I'm not sure about Nandy. - essentially the candidate of the pro-soft Brexit non-left non-Corbynites. There is a constituency for that in the party but is it large enough?
So we could well end up with just 2 or 3 names on the ballot.
Inevitably, however, there are limits to such policies and there comes a point where the public sector, which shed the best part of 1m employees over that period, simply cannot provide the public services that we want without additional resources. We probably reached that point under spreadsheet Phil but he never noticed.
But, I’m perhaps not the best reader of the Labour pschy.
Form an orderly queue to thank Fatcha, Labour......
Lavery isn’t really dropping out and supporting her because she’s a woman. He’s doing it because he realises he doesn’t have the support or popularity to win, but supports her politics.
Her gender is entirely incidental, and will be throughout this contest even though you can guarantee the BBC will make a big headline thing of it whoever wins.
What is your view about the second hurdle (unions/affiliates)?
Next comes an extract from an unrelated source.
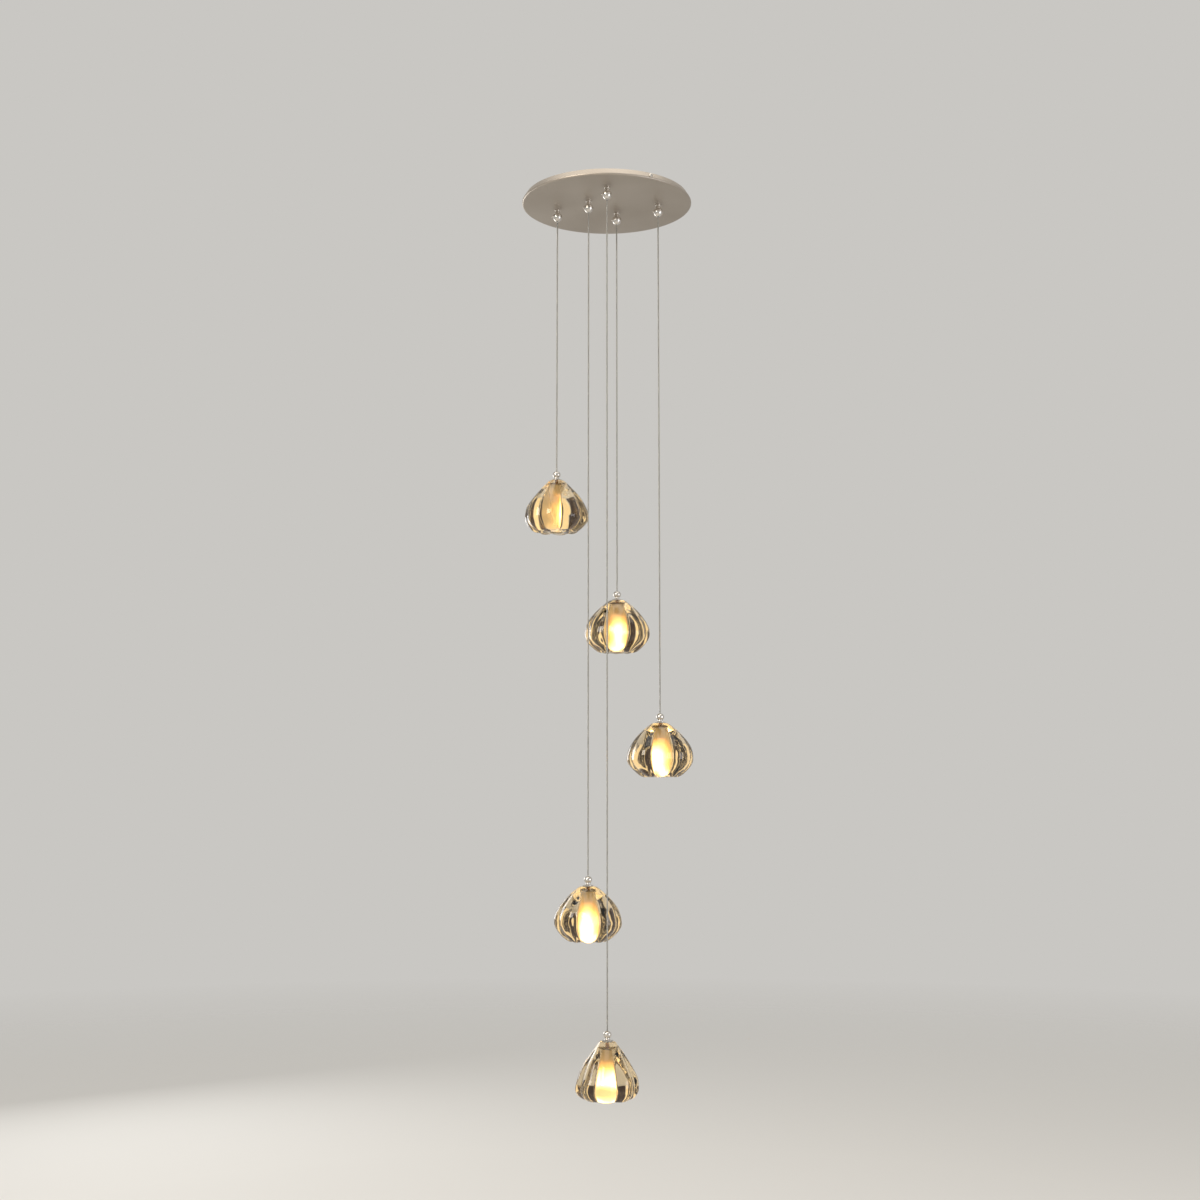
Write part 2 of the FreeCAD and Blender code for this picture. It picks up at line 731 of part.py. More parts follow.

Please will you rate Starmer/RLB/Nandy/Philips`s chances of securing the necessary backing to get to the final stage.
It will play on the mind.
People are going to be voting on policy, values and leadership potential; confirmation bias will be what does the work on gender.
This really is a clash for the ages.
The best option for them is Nandy but her problem isn't her gender it’s that she can’t set a room alight, and she’ll be rapidly tarred with the “right wing” brush by the true believers, which will probably be terminal.
If I were a Labour member, I think I`d go for Nandy (but without much confidence).
It’s spelled like this: Keir.
K-E-I-R
Let’s see how long it takes for yet another overqualified PBer to cock up the spelling!
Morning everyone.
Keir-Rosena would be an attractive pairing up top.
Starmer will be pummelled for years about his role in the Benn "surrender" Act. Remainer-in chief. A gift for the Tories. Do you agree?
I thought Nandy had a union - but I may be wrong. I wonder whether Phillips may prove popular with the CLPs?
Very few nominations have been declared so “n” is too small to draw conclusions at this stage
Punters are grasping at factoids and extrapolating wildly. It`s what makes it fun I guess.
My largely ignorant observation on the current odds is: Starmer is too short and Nandy too long.
Philips is probably too short too, but not sure how much value there is there in laying that.
Starmer - unless he can deploy a previously unseen aptitude for withering humour, he is going to struggle against Boris. A details man you say? Spreadsheet Phil without the spreadsheet I say.
Nandy - she is just sensible. She doesn't come with a hundred years of discredited idealogy underpinning her every pronouncement. She showed a level of uncertainty on how to implement Brexit that many can relate to (although her opponents will paint it as indecision). She just comes across as somebody who will arrive to the right decision for the right reasons. Which is why she will build up a healthy respect over the near five year term of this Parliament before being tested with the voters. And why the Tories should fear her.
Phillips - anybody who gleefully adopts "gobby" as a self-descriptor will keep most decent folk at arms length. The candidate most likely to induce Buyer's Remorse. "What WERE we thinking?" Electing her means doing it all again in 2022.
Burgon. Hur hur hur.....
This does not mean that Starmer will not win. It just means that his vote will be materially less than it would have been if absolutely everything else was the same apart from his gender. It's the dead opposite of the Beyonce song if you know that one.
This faithful belief is what is keeping Starmer’s odds close to evens, so I’m happy.
Some in Labour might despair at "What's the point?"......
Boris's and the Tory's luck / misfortune since 2015 has been the leadership of the other parties - and I say misfortune as it was Corbyn doing nothing which probably won Boris the referendum and cost Cameron and Osbourne their jobs.